§ DIRECTIONS FOR THIS TASK: Set down, exactly as they appear, the lines from the line holding "clear_scene()" through the line holding "record = json.load(file)", inclusive; output nothing outside that range.

§ TASK INPUTS:
--- begin ---
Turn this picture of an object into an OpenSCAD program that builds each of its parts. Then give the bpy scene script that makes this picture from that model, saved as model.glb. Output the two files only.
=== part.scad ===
--- end ---
--- begin ---
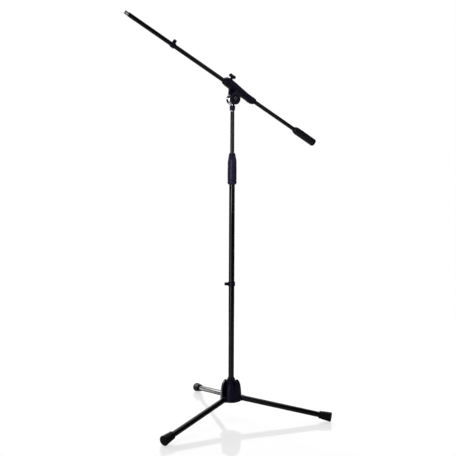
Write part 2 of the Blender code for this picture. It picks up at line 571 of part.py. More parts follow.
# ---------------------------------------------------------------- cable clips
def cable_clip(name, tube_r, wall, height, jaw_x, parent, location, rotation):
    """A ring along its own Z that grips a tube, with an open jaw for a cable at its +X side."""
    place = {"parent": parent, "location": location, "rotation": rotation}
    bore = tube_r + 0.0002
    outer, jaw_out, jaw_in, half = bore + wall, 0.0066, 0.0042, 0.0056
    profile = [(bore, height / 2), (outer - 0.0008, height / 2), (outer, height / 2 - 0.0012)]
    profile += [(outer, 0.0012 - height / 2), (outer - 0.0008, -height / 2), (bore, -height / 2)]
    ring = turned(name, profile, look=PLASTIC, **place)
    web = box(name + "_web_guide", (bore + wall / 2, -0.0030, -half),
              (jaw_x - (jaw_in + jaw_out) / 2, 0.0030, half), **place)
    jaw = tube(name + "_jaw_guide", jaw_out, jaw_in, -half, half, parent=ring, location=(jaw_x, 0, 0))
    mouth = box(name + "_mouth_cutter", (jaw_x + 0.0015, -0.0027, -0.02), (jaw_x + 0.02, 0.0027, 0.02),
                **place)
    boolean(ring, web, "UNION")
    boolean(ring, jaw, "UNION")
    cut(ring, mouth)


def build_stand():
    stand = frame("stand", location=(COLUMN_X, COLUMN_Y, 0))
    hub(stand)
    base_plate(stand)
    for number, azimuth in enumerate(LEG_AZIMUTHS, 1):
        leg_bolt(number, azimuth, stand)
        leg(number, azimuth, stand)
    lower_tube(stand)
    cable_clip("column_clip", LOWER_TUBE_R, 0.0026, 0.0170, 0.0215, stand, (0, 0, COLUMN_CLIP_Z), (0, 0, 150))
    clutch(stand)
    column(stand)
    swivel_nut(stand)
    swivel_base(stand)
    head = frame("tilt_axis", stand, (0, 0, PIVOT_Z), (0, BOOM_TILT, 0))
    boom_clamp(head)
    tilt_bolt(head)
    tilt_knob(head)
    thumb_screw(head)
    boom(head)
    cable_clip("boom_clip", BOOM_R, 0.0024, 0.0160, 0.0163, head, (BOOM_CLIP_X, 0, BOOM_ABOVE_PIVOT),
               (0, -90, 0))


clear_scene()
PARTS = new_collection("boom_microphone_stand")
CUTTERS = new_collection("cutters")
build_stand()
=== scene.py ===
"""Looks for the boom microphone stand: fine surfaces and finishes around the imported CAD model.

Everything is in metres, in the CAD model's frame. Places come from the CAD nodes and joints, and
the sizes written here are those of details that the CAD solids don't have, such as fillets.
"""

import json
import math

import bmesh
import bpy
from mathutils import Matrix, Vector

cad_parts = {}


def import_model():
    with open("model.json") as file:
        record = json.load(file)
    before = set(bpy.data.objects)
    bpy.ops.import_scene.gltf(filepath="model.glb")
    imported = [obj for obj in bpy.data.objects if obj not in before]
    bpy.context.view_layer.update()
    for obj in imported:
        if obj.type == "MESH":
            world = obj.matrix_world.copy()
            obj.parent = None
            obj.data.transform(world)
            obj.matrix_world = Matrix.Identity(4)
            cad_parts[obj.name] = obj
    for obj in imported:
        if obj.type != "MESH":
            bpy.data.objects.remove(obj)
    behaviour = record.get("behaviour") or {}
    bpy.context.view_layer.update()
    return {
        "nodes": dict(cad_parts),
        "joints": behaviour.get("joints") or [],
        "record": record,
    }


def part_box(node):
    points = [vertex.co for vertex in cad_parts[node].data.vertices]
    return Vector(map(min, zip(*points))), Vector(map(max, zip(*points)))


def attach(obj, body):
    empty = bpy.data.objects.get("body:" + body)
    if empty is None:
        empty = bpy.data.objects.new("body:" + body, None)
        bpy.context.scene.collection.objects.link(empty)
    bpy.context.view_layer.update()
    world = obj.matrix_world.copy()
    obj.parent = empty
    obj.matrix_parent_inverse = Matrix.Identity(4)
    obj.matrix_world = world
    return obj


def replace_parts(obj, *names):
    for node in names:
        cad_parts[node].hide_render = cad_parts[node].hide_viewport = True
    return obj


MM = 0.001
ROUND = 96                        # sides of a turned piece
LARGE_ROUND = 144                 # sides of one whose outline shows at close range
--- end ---
§ TASK RESPONSE:
clear_scene()
PARTS = new_collection("boom_microphone_stand")
CUTTERS = new_collection("cutters")
build_stand()
=== scene.py ===
"""Looks for the boom microphone stand: fine surfaces and finishes around the imported CAD model.

Everything is in metres, in the CAD model's frame. Places come from the CAD nodes and joints, and
the sizes written here are those of details that the CAD solids don't have, such as fillets.
"""

import json
import math

import bmesh
import bpy
from mathutils import Matrix, Vector

cad_parts = {}


def import_model():
    with open("model.json") as file:
        record = json.load(file)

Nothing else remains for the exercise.